Money is only part of the equation. Are you being offered a promotion? More autonomy? A critical project? Strategic influence? These are valuable currency. Map out your ideal future state. The counter-offer must not just match your external offer; it must also align with your long-term trajectory. If they're willing to pay top dollar, they should be willing to invest in your growth.

Consider these elements when crafting your response:

  • Executive Mandate: Clear ownership of a high-impact initiative.
  • Strategic Council: Direct access to senior leadership or board discussions.
  • Unfettered Resources: Budget and team empowerment to execute your vision.
  • Re-defined Role: Title and responsibilities that reflect your enhanced value.

Step 3: The 'Leveraged Rejection' - If Necessary

If their counter-offer still falls short, or fails to address your non-monetary demands, don't just decline. Craft a precise, polite, but firm rejection that subtly highlights their shortcomings.
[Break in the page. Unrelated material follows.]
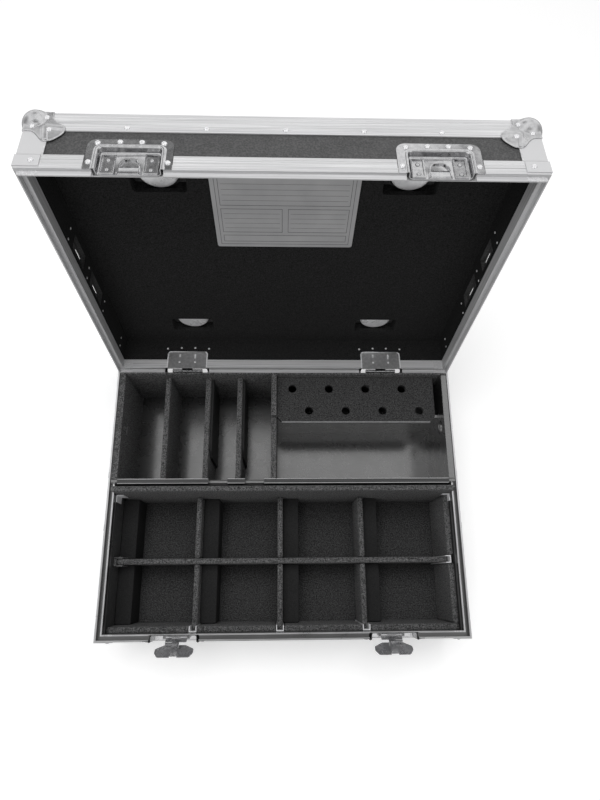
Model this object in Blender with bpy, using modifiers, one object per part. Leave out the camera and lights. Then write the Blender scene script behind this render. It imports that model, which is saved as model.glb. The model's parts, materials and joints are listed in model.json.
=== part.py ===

This reinforces that you have options and that their offer wasn't good enough. You can then leverage this (with your external offer in hand) to force them into a more compelling position, or simply exit with maximum dignity and a clear conscience.

Mistake vs. Fix: The Counter-Offer Reckoning

Mistake (Rookie Play) Fix (Elite Strategy)
Accepting a modest salary increase and expecting gratitude. Demanding a salary well above market rate, plus a significant title upgrade and direct reporting line to the C-suite.
Focusing only on the immediate financial gain. Negotiating for strategic initiatives, leadership development budgets, and equity.
Feeling obligated to stay because they 'made an effort'. Using their counter as leverage to further negotiate with your external offer, or as proof of their desperation should you decide to exit anyway.

The 'Ghost Offer' Amplified: Making Them Pay for Their Oversight

A counter-offer is proof that your current employer underestimated your worth. They gambled on keeping you quiet and compliant. Now, they're paying the price for their oversight. Master the counter-offer, and you transform their panic into your power. It’s not about getting more; it’s about making them realize they can't afford to lose you, and that their 'best' offer is merely the minimum required to keep you from a competitor's grasp. This is the art of elite negotiation. Learn it, or remain a commodity.